### Source data
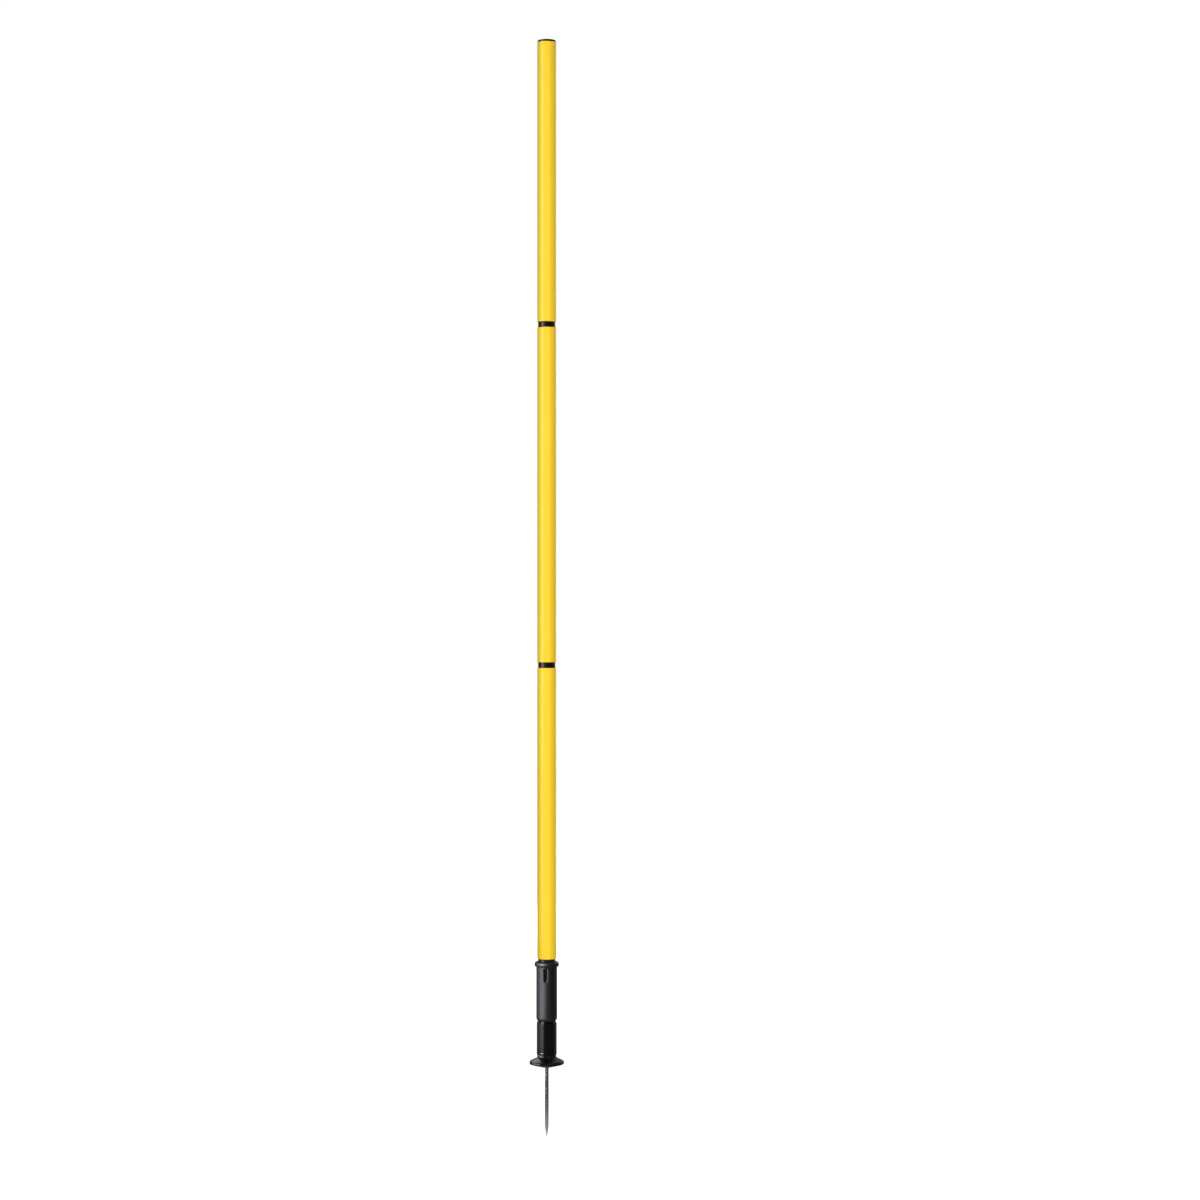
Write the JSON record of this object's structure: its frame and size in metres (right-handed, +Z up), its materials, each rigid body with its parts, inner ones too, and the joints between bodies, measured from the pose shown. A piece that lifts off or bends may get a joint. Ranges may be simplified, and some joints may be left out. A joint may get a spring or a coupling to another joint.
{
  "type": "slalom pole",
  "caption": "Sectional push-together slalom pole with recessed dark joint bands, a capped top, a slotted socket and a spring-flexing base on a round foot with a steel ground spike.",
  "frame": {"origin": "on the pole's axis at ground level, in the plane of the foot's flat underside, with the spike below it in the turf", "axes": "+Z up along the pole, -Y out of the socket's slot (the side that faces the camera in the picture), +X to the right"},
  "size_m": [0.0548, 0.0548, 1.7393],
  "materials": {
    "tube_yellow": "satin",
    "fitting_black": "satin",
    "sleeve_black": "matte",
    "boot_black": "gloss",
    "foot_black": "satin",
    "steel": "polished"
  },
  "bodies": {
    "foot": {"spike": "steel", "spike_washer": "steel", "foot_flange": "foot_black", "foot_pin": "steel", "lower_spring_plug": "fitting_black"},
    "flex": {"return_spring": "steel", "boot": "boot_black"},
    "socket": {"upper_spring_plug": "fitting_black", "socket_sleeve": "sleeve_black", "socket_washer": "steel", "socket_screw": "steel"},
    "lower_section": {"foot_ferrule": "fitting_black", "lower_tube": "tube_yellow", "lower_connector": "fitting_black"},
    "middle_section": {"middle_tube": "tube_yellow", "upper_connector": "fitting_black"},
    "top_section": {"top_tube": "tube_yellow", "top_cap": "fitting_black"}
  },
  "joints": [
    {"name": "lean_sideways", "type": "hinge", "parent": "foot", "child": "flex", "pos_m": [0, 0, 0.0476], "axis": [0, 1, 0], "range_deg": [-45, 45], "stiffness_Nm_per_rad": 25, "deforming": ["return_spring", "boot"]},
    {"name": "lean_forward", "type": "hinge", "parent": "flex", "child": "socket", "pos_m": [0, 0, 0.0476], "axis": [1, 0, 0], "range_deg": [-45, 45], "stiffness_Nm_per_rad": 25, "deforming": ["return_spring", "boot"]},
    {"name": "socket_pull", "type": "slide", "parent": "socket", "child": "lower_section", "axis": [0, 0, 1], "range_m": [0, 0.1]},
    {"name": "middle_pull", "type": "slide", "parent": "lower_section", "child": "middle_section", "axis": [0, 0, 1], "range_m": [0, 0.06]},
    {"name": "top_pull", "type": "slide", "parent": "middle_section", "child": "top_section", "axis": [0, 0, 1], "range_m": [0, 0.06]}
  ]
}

### The problem
Using the material above, report each line where "right" occurs.

### Finished answer
Write the JSON record of this object's structure: its frame and size in metres (right-handed, +Z up), its materials, each rigid body with its parts, inner ones too, and the joints between bodies, measured from the pose shown. A piece that lifts off or bends may get a joint. Ranges may be simplified, and some joints may be left out. A joint may get a spring or a coupling to another joint.
  "frame": {"origin": "on the pole's axis at ground level, in the plane of the foot's flat underside, with the spike below it in the turf", "axes": "+Z up along the pole, -Y out of the socket's slot (the side that faces the camera in the picture), +X to the right"},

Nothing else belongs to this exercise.